Was kann man bei Wechselwirkungen tun?
Zunächst muss man sich fragen, ob die Wechselwirkung überhaupt klinisch relevant ist. In Fachkreisen werden die Wechselwirkungen graduiert bewertet, so dass man nicht immer einen Therapiewechsel vollziehen muss, sondern in Kenntnis der Wechselwirkungen den Patienten beobachten kann. Zur Überwachung werden u.a. auch labordiagnostische Verfahren, z.B. Blutanalysen eingesetzt oder EKGs geschrieben. Blutspiegelkontrollen der Wirkstoffe werden ebenfalls zunehmend eingesetzt.

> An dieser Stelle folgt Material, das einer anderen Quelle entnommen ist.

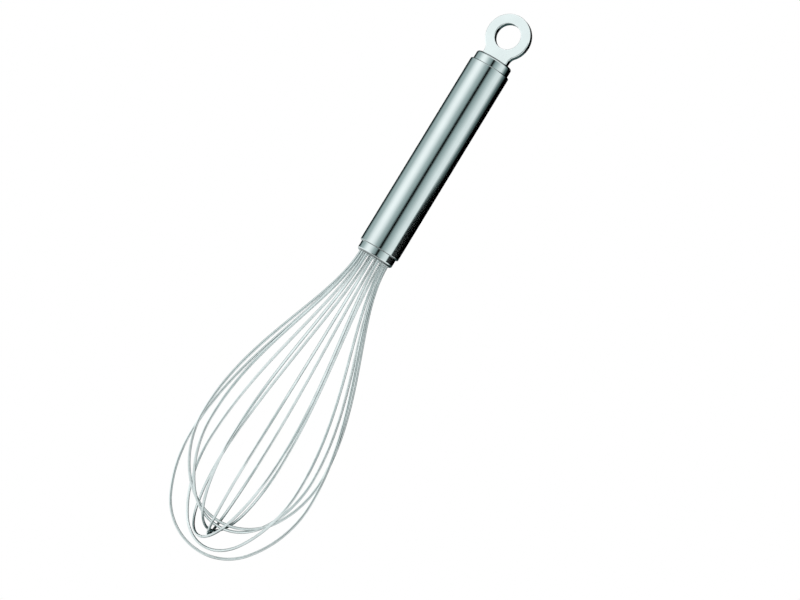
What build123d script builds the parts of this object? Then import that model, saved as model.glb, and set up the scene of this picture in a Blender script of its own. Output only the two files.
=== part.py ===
from build123d import *

import os
from collections import namedtuple
from math import cos, radians, sin

# Balloon whisk: wire loops nested in one another, a tubular steel handle and a flat hanging ring.
# Lengths are millimetres and angles degrees. +Z runs up the handle, away from the wires. The origin
# is the centre of the hole in the hanging ring, and the ring's plate faces along Y.

# Handle sleeve: a plain round tube
SLEEVE_LENGTH = 92.3
SLEEVE_DIAMETER = 18.8
SLEEVE_WALL = 0.85
SLEEVE_EDGE_ROUND = 0.45

# Collars: cups pushed into both ends of the sleeve, open towards its middle
COLLAR_FIT = 0.05
COLLAR_SHOW = 4.2
COLLAR_INSERT = 8.0
COLLAR_FACE = 3.0
COLLAR_WALL = 1.2
COLLAR_CORNER_ROUND = 1.1

# Hanging ring: a flat plate with a flared neck, and a tang through the upper collar
RING_DIAMETER = 20.4
RING_HOLE_DIAMETER = 11.6
RING_THICKNESS = 3.4
RING_EDGE_ROUND = 0.4
RING_STANDOFF = 1.2
NECK_WIDTH = 12.4
NECK_FLARE_RADIUS = 4.1
TANG_WIDTH = 9.0
TANG_MARGIN = 2.0
TANG_FIT = 0.05

# Cross pin that holds the tang behind the upper collar's face
PIN_DIAMETER = 2.0
PIN_OVERHANG = 4.5
PIN_FIT = 0.05

# Wires and the balloon that they make
WIRE_DIAMETER = 1.2
WIRE_FIT = 0.05
WIRE_TAIL = 1.5
RIM_WALL = 1.3
EXIT_TURN = -75.9
BALLOON_LENGTH = 147.0
BALLOON_DIAMETER = 64.0
CLAMP_PLATE_THICKNESS = 1.5

# Shape of one leg, as shares of the loop's own height and width
HIP_SHARE = 0.7167
FOOT_PULL_SHARE = 0.269
HIP_PULL_SHARE = 0.399

# One amount by which every cutting body runs past what it cuts
OVERRUN = 5.0

# The loops, innermost first, set a little unevenly, as hand-bent wires are. turn is the direction
# of the balloon end's plane about Z, lean and sway tilt that plane about the lower collar's face,
# offset_share is how far it passes the axis in wire diameters, rise_share is its tip's height over
# the outermost tip in wire diameters, width_shares are the reaches of its two legs as shares of the
# balloon's radius, and turn_ins the angles of the legs where the bend at the tip starts.
Loop = namedtuple("Loop", "turn lean sway offset_share rise_share width_shares turn_ins")
LOOPS = (
    Loop(-141.8, 0.2, 0.8, 0.0, 12.75, (0.988, 0.974), (42.6, 34.4)),
    Loop(-125.4, 1.7, 0.25, -0.05, 11.07, (0.986, 0.975), (38.4, 37.6)),
    Loop(-92.0, -0.05, -0.05, 0.18, 8.53, (0.981, 0.98), (36.1, 29.1)),
    Loop(-73.0, -0.65, -0.15, 1.93, 6.89, (0.981, 0.98), (38.7, 37.4)),
    Loop(-47.1, -2.8, 0.25, 3.47, 4.72, (0.982, 0.981), (33.3, 38.4)),
    Loop(-22.4, -0.8, -0.15, 3.23, 2.33, (0.982, 0.979), (41.8, 42.7)),
    Loop(8.6, -0.6, -0.7, 0.19, 0.0, (1.0, 0.962), (41.1, 26.3)),
)

# Levels along Z, from the ring down
RING_RISE = RING_DIAMETER / 2 + RING_STANDOFF
UPPER_COLLAR_TOP = -RING_RISE
SLEEVE_TOP = UPPER_COLLAR_TOP - COLLAR_SHOW
SLEEVE_BOTTOM = SLEEVE_TOP - SLEEVE_LENGTH
LOWER_COLLAR_FACE = SLEEVE_BOTTOM - COLLAR_SHOW
BALLOON_BOTTOM = LOWER_COLLAR_FACE - BALLOON_LENGTH

# Radii that follow from the sizes above
SLEEVE_RADIUS = SLEEVE_DIAMETER / 2
SLEEVE_BORE_RADIUS = SLEEVE_RADIUS - SLEEVE_WALL
COLLAR_RADIUS = SLEEVE_BORE_RADIUS - COLLAR_FIT
CUP_RADIUS = COLLAR_RADIUS - COLLAR_WALL
CUP_DEPTH = COLLAR_SHOW + COLLAR_INSERT - COLLAR_FACE
WIRE_RADIUS = WIRE_DIAMETER / 2
EXIT_RADIUS = COLLAR_RADIUS - RIM_WALL - WIRE_RADIUS
PIN_RADIUS = PIN_DIAMETER / 2


def rod(radius, bottom, top):
    """Round bar about Z between two levels."""
    return Pos(0, 0, bottom) * Cylinder(radius, top - bottom, align=(Align.CENTER, Align.CENTER, Align.MIN))


def handle_sleeve():
    """Tube of the grip, with its outer rims rounded."""
    outside = rod(SLEEVE_RADIUS, SLEEVE_BOTTOM, SLEEVE_TOP)
    rims = outside.edges().filter_by(GeomType.CIRCLE)
    outside = fillet(rims, SLEEVE_EDGE_ROUND)
    return outside - rod(SLEEVE_BORE_RADIUS, SLEEVE_BOTTOM - OVERRUN, SLEEVE_TOP + OVERRUN)


def collar_cup():
    """Cup of both collars, its closed face at Z = 0 and its open end upwards."""
    body = rod(COLLAR_RADIUS, 0, COLLAR_SHOW + COLLAR_INSERT)
    face_rim = body.edges().filter_by(GeomType.CIRCLE).sort_by(Axis.Z)[0]
    body = fillet(face_rim, COLLAR_CORNER_ROUND)
    return body - rod(CUP_RADIUS, COLLAR_FACE, COLLAR_FACE + CUP_DEPTH + OVERRUN)


def exit_turn(number, side):
    """Direction of a leg's exit about Z: the exits are evenly spaced on one circle."""
    middle = (len(LOOPS) + 1) / 2
    pitch = 180 / len(LOOPS)
    return EXIT_TURN + (number - middle) * pitch + (180 if side < 0 else 0)


def leg_bores():
    """Straight bores for every wire leg through all that holds the wires."""
    length = COLLAR_SHOW + COLLAR_INSERT + CLAMP_PLATE_THICKNESS + 2 * OVERRUN
    start = LOWER_COLLAR_FACE - OVERRUN
    bore = Pos(EXIT_RADIUS, 0, 0) * rod(WIRE_RADIUS + WIRE_FIT, start, start + length)
    return [
        Rot(Z=exit_turn(number, side)) * bore
        for number in range(1, len(LOOPS) + 1)
        for side in (-1, 1)
    ]


def wire_collar():
    """Lower collar, whose face has one hole for each wire leg."""
    return Pos(0, 0, LOWER_COLLAR_FACE) * collar_cup() - leg_bores()


def sealing_plug():
    """Resin cast round the wires in the lower collar's cup."""
    floor = LOWER_COLLAR_FACE + COLLAR_FACE
    return rod(CUP_RADIUS, floor, floor + CUP_DEPTH) - leg_bores()


def clamp_plate():
    """Pierced disc on the lower collar's open end, which spaces the wires' inner ends."""
    seat = SLEEVE_BOTTOM + COLLAR_INSERT
    return rod(COLLAR_RADIUS, seat, seat + CLAMP_PLATE_THICKNESS) - leg_bores()


def ring_collar():
    """Upper collar, whose face has the slot for the ring's tang."""
    slot = Box(
        TANG_WIDTH + 2 * TANG_FIT,
        RING_THICKNESS + 2 * TANG_FIT,
        2 * (COLLAR_FACE + OVERRUN),
    )
    return Pos(0, 0, UPPER_COLLAR_TOP) * (Rot(X=180) * collar_cup() - slot)


def pin_level():
    """Height of the cross pin's axis, just behind the upper collar's face."""
    return UPPER_COLLAR_TOP - COLLAR_FACE - PIN_FIT - PIN_RADIUS


def cross_bar(radius, length):
    """Round bar along Y at the pin's place."""
    return Pos(0, 0, pin_level()) * Rot(X=90) * Cylinder(radius, length)


def hanging_ring():
    """Flat ring, its neck flared down to the collar, and the tang that goes through the collar."""
    neck = Pos(0, -RING_RISE / 2) * Rectangle(NECK_WIDTH, RING_RISE)
    outline = Circle(RING_DIAMETER / 2) + neck
    corners_above_foot = outline.vertices().sort_by(Axis.Y)[2:4]
    outline = fillet(corners_above_foot, NECK_FLARE_RADIUS) - Circle(RING_HOLE_DIAMETER / 2)
    plate = Plane.XZ * extrude(outline, RING_THICKNESS / 2, both=True)
    broad_faces = plate.faces().sort_by(Axis.Y)[0], plate.faces().sort_by(Axis.Y)[-1]
    rims = [edge for face in broad_faces for edge in face.edges().sort_by(Axis.Z)[1:]]
    plate = fillet(rims, RING_EDGE_ROUND)
    tang_top = -RING_RISE
    tang_bottom = pin_level() - PIN_RADIUS - TANG_MARGIN
    tang = Pos(0, 0, (tang_top + tang_bottom) / 2) * Box(TANG_WIDTH, RING_THICKNESS, tang_top - tang_bottom)
    return plate + tang - cross_bar(PIN_RADIUS + PIN_FIT, RING_THICKNESS + 2 * OVERRUN)


def tang_pin():
    """Pin across the tang."""
    return cross_bar(PIN_RADIUS, RING_THICKNESS + 2 * PIN_OVERHANG)


def tip_level(loop):
    """Height of one loop's centre line at its tip, before the loop is tilted."""
    return BALLOON_BOTTOM + WIRE_RADIUS + loop.rise_share * WIRE_DIAMETER


def hip_drop(loop):
    """How far below the collar's face one loop is widest."""
    return HIP_SHARE * (LOWER_COLLAR_FACE - tip_level(loop))


def set_plane(loop):
    """Where the balloon end's plane of one loop lies, its tilts taken about the collar's face."""
    face = Pos(0, 0, LOWER_COLLAR_FACE)
    tilt = face * Rot(X=loop.lean, Y=loop.sway) * face.inverse()
    return Rot(Z=loop.turn) * tilt * Pos(0, loop.offset_share * WIRE_DIAMETER, 0)


def balloon_end(loop, side):
    """One side's two arcs in the loop's own plane, from the widest place down to the tip."""
    reach, angle = (pair[side < 0] for pair in (loop.width_shares, loop.turn_ins))
    half_width = reach * BALLOON_DIAMETER / 2 - WIRE_RADIUS
    tip = tip_level(loop)
    hip = LOWER_COLLAR_FACE - hip_drop(loop)
    turn_in = radians(angle)
    flank_radius = ((hip - tip) * cos(turn_in) - half_width * (1 - sin(turn_in))) / (
        sin(turn_in) + cos(turn_in) - 1
    )
    flank_end = (
        side * (half_width - flank_radius * (1 - cos(turn_in))),
        hip - flank_radius * sin(turn_in),
    )
    flank = TangentArc((side * half_width, hip), flank_end, tangent=(0, -1))
    crown = TangentArc(flank_end, (0, tip), tangent=(-side * sin(turn_in), -cos(turn_in)))
    return [set_plane(loop) * (Plane.XZ * edge) for edge in (flank, crown)]


def leg(loop, number, side):
    """One leg's centre line: straight in its bore, then one cubic out to the widest place."""
    flank, crown = balloon_end(loop, side)
    inner_level = SLEEVE_BOTTOM + COLLAR_INSERT + CLAMP_PLATE_THICKNESS + WIRE_TAIL
    angle = radians(exit_turn(number, side))
    across = (EXIT_RADIUS * cos(angle), EXIT_RADIUS * sin(angle))
    foot = Vector(*across, LOWER_COLLAR_FACE)
    hip = flank @ 0
    foot_pull = foot - Vector(0, 0, FOOT_PULL_SHARE * hip_drop(loop))
    hip_pull = hip - flank % 0 * (HIP_PULL_SHARE * hip_drop(loop))
    straight = Line((*across, inner_level), foot)
    return [straight, Bezier(foot, foot_pull, hip_pull, hip), flank, crown]


def wire_loop(loop, number):
    """One wire: both legs and the bend that joins them."""
    path = Wire(leg(loop, number, 1) + leg(loop, number, -1))
    section = Plane(origin=path @ 0, z_dir=path % 0) * Circle(WIRE_RADIUS)
    return sweep(section, path)


def main():
    parts = {
        "handle_sleeve": handle_sleeve(),
        "wire_collar": wire_collar(),
        "sealing_plug": sealing_plug(),
        "clamp_plate": clamp_plate(),
        "ring_collar": ring_collar(),
        "hanging_ring": hanging_ring(),
        "tang_pin": tang_pin(),
    }
    for number, loop in enumerate(LOOPS, start=1):
        parts[f"wire_loop_{number}"] = wire_loop(loop, number)
    os.makedirs("parts", exist_ok=True)
    for name, solid in parts.items():
        export_step(solid, f"parts/{name}.step")


main()
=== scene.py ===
"""Dresses a steel balloon whisk in its materials and stands it in a plain light studio.

All lengths are metres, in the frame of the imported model: +Z runs up the handle and the origin is
the centre of the hole in the hanging ring. The wires are swept again, smoother, on the same centre
lines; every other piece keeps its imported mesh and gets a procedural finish.
"""

from collections import namedtuple
from math import cos, pi, radians, sin

import bpy
from bpy.props import FloatProperty, FloatVectorProperty, IntProperty, PointerProperty
from bpy.types import Operator, Panel, PropertyGroup
from mathutils import Matrix, Vector
from mathutils.geometry import interpolate_bezier


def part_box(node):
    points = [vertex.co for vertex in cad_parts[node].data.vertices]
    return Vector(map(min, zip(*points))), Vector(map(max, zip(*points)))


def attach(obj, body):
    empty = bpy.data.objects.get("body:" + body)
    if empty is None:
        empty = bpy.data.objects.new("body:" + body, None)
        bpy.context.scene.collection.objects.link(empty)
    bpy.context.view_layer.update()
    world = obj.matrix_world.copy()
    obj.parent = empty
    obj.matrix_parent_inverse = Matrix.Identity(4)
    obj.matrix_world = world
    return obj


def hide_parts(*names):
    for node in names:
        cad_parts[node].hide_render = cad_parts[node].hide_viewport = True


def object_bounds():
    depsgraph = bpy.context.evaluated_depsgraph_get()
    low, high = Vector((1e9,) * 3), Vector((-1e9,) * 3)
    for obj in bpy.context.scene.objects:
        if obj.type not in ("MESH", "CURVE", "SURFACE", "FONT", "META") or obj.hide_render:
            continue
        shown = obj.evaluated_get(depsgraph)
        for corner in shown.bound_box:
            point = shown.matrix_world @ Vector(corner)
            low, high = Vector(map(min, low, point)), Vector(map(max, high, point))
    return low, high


bl_info = {
    "name": "Balloon Whisk Studio",
    "version": (1, 0, 0),
    "blender": (4, 5, 0),
    "location": "View3D > Sidebar > Whisk",
    "description": "Finishes a steel balloon whisk and sets it in a plain light studio",
    "category": "Object",
}

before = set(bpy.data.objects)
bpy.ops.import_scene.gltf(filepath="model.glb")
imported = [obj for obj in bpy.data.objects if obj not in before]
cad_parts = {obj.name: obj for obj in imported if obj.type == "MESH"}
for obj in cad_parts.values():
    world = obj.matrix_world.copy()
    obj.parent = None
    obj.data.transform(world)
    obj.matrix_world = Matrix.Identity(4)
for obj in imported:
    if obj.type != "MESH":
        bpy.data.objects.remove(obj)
CAD_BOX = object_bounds()
BODY = "root"
MM = 0.001
SENSOR_WIDTH = 36.0
TENT_STEPS = 128
FLOOR_STEPS = 96

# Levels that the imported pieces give
COLLAR_FACE_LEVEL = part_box("wire_collar")[0].z
COLLAR_TOP_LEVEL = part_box("ring_collar")[1].z
SLEEVE_LEVELS = [corner.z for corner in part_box("handle_sleeve")]
CLAMP_TOP_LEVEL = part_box("clamp_plate")[1].z
BALLOON_BOTTOM_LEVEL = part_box("wire_loop_7")[0].z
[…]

Wechselwirkungen aufgrund von Lebensmitteln lassen sich häufig dadurch lösen, dass man zwischen Einnahme des Arzneimittels und dem Lebensmittel einen mindestens 2-stündigen Abstand einhält. Ausnahme Grapefruit. Hier reicht dies nicht. Grapefruit sollte grundsätzlich gemieden werden.
- Dosisanpassung der/des Arzneimittel(s)
- Austausch eines der Arzneimittel
Wie gefährlich sind Wechselwirkungen?
Die Masse der Wechselwirkungen sind durch Beratung und ggf. Wechsel des Kombinationspartners oder auch durch das Weglassen von Arzneimitteln (ggf. zeitweise) zu managen. Wechselwirkungen können sich erstrecken von Wirkungslosigkeit einer Therapie (wie im Falle von Calcium und bestimmten Antibiotika) über nicht ausreichenden Therapieeffekt (z.B. bei der gleichzeitigen Gabe von bestimmten Blutdrucksenkern und Schmerzmitteln) bis hin zu schwerwiegenden Nebenwirkungen und Tod. Das nachfolgende beschriebene Beispiel in einer Apotheke ist eine solch dramatische Wechselwirkung. Brivudin hemmt den Abbau des Capecitabins (bzw. der aktiven Form von Capecitabin), wodurch dieser Wirkstoff sich anreichert und zum Tode führen kann. Daher ist es umso wichtiger, dass Arzt, Apotheker und Patient eng zusammenarbeiten.
Ein Beispiel - Wie wichtig ist ein Wechselwirkungscheck
Eine Patientin kommt in eine Apotheke und legt ein Rezept vom Hautarzt vor. Aufgrund einer Gürtelrose wurde ihr ein Arzneimittel mit dem Wirkstoff Brivudin verschrieben. Da die Patientin eine Stammkundin ist, liegen Informationen zu ihren sonstigen Medikamenten in der Apotheke vor. Der Apotheker befragt die Patientin unter Zuhilfenahme des Kundendossiers, welche Medikamente sie noch zusätzlich einnimmt. Für ihre Krebserkrankung erhält die Patientin noch Capecitabin. Daraufhin verweigert der Apotheker die Abgabe des Arzneimittels gegen die Gürtelrose und nimmt Kontakt mit dem Hautarzt auf. Das Arzneimittel wird geändert. Was war passiert? Das Arzneimittel gegen die Gürtelrose verursacht eine lebensbedrohliche Wechselwirkung mit dem Krebsmedikament. Wie gut, dass die Patientin eine Vertrauensapotheke hat.